The report also finds that the evidence base for the arts suffers from a lack of focus upon the differential factors. Questions such as how long arts activities need to be engaged in to have the greatest social impact; whether particular arts activities are more suitable for particular people; and whether these activities need to be increased in ‘strength’, remain unanswered. Similarly, the majority of the research seems to be inapplicable to a wider audience. In regard to crime, the report authors say “there is a need for more research into the effects of the arts on the general population… there is also a need for evidence of the effects of arts on crime at a community level, rather than an individual level.”
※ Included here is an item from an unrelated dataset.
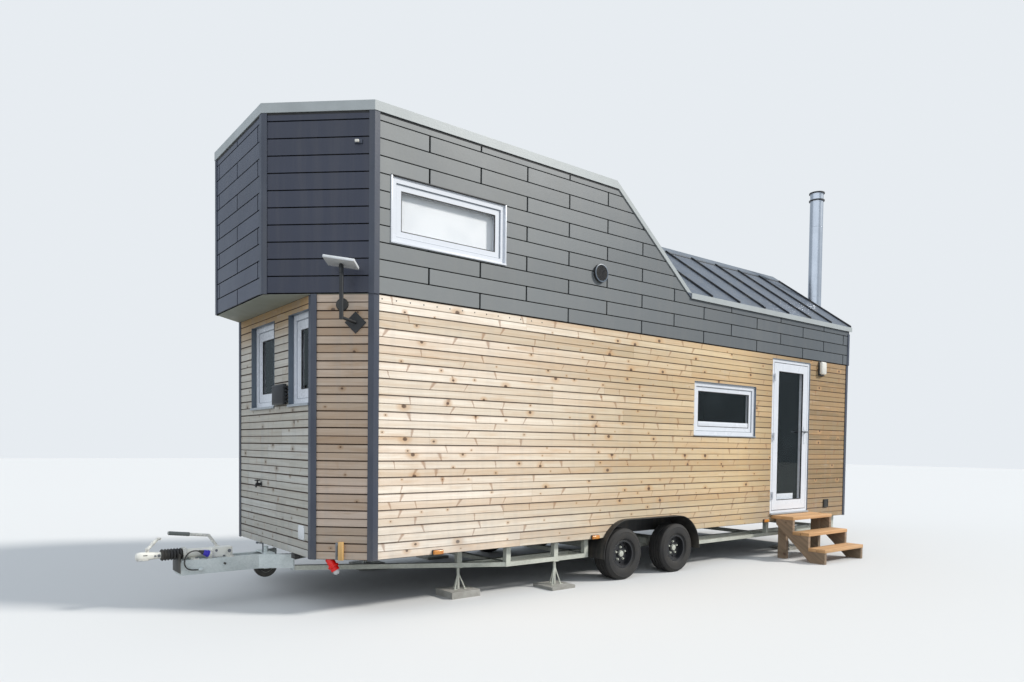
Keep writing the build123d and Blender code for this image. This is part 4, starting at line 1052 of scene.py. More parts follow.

Despite the ‘evidence gaps’, some readings of the report are positive. Damian Hebron, Director at London Arts in Health Forum, was keen to emphasise the research’s legitimising independence. He told AP: “While further research in the field is needed, the report shows that there is at least as strong an evidence base for arts-based social prescribing as there is for the more commonly seen sports-based prescriptions.” The report’s authors too remain convinced that many of the social impacts of the arts and culture and inter-related, making any action in the field a “potentially highly cost-effective intervention”.